Suche nach Jugendtreff: Momentan bewegt die beiden engagierten Frauen das Thema „Jugendtreff„. Hier erlebten sie eine erste Enttäuschung. Zunächst hatte ein Vermieter positive Signale gesendet, inzwischen habe er aber die Räume anderweitig verpachtet.

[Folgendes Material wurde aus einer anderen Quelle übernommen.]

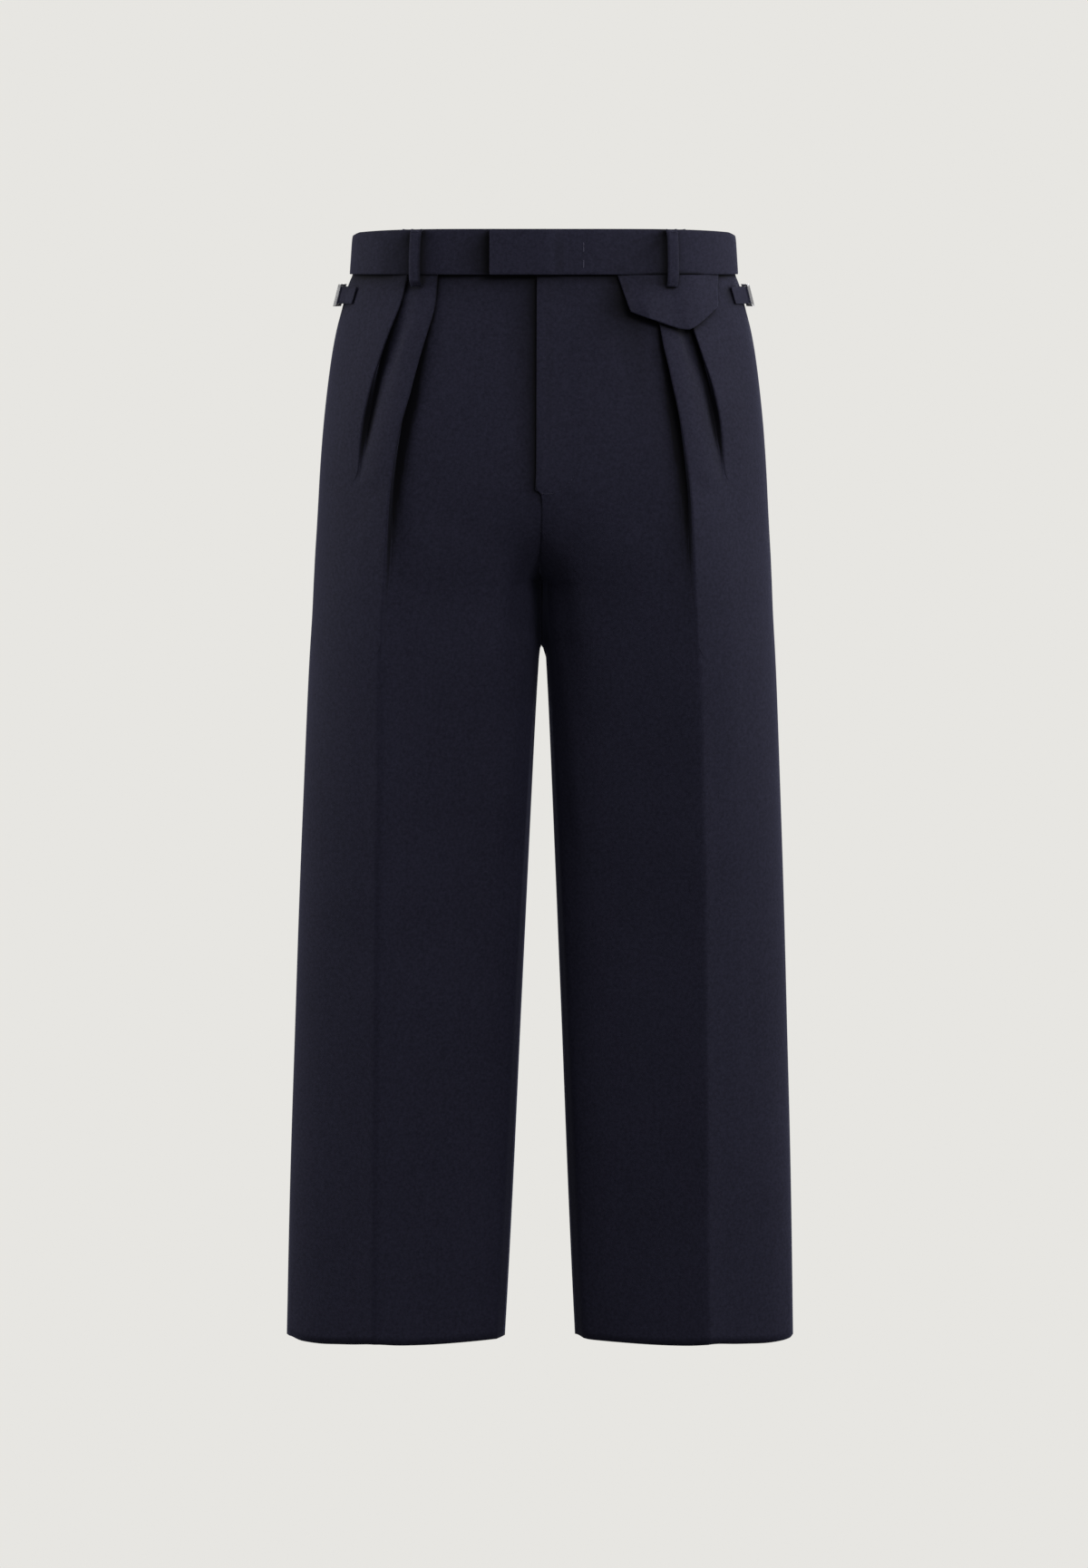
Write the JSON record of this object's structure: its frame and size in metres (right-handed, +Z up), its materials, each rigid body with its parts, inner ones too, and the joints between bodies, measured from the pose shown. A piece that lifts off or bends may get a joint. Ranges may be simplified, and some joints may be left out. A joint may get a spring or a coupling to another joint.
{
  "type": "pleated trousers",
  "caption": "Full-cut wool trousers with forward pleats, pressed creases, an extended waistband tab, belt loops, a ticket-pocket flap and buckled side adjusters.",
  "frame": {"origin": "centre of the waistband ring, half way up the band, where the wearer's waist holds the trousers", "axes": "+Z up along the legs' length, -Y towards the front, +X towards the wearer's left side"},
  "size_m": [0.486, 0.2224, 1.0596],
  "materials": {
    "worsted": "fine dark navy worsted with a slight sheen",
    "zip_tape": "plain woven tape",
    "buckle_metal": "polished"
  },
  "bodies": {
    "root": {"front_left": "worsted", "front_right": "worsted", "back_left": "worsted", "back_right": "worsted", "waistband_left": "worsted", "waistband_right": "worsted", "ticket_flap": "worsted", "belt_loop_front_left": "worsted", "belt_loop_front_right": "worsted", "belt_loop_back_left": "worsted", "belt_loop_back_right": "worsted", "belt_loop_back_centre": "worsted", "adjuster_strap_left": "worsted", "adjuster_strap_right": "worsted", "adjuster_anchor_left": "worsted", "adjuster_anchor_right": "worsted", "fly_zip": "zip_tape", "adjuster_frame_left": "buckle_metal", "adjuster_frame_right": "buckle_metal"}
  },
  "joints": []
}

„Ich bin enttäuscht von der Vorgehensweise“, gibt Andrea Barth zu und fügt hinzu, dass falsche Vorstellungen vom Konzept dieses Jugendtreffs kursieren: „Das soll keine Raucherhöhle werden. Es soll Beratungen, Spielnachmittage, Angebote für Kinder und Jugendliche geben.“ Sie betont, dass sie gerne das „Zugpferd“ für eine neue Familienpolitik in Stühlingen sei: „Aber ich möchte nicht auf derselben Stelle im Kreis laufen. Manche Menschen sind noch gefangen in alten Mustern. Wir brauchen andere Lösungen für unser Ziele, wir müssen beweglich bleiben. Junge und Alte müssen voneinander lernen.“

Sichtbare Zeichen: Es sei Potenzial vorhanden, um etwas gemeinsam mit Vereinen und anderen Kooperationspartnern zu tun. Dazu müsse sich aber eine neue Dynamik und Bereitschaft entwickeln, etwas anzupacken. „Der Bürgermeister muss das Signal dazu geben, ich bin guter Dinge, dass die Führung mitgeht.“

Jetzt gehe es um sichtbare Zeichen für die Familien und Jugendlichen, es geht darum verlorene Glaubwürdigkeit wieder zu erlangen. „Jugendliche brauchen die Möglichkeit mitzugestalten“, betont Janine Herr. Spielgruppen im Kinderland könnten das Eis brechen, sagt Andrea Barth. Dann gelte es, den Kontakt nicht wieder zu verlieren.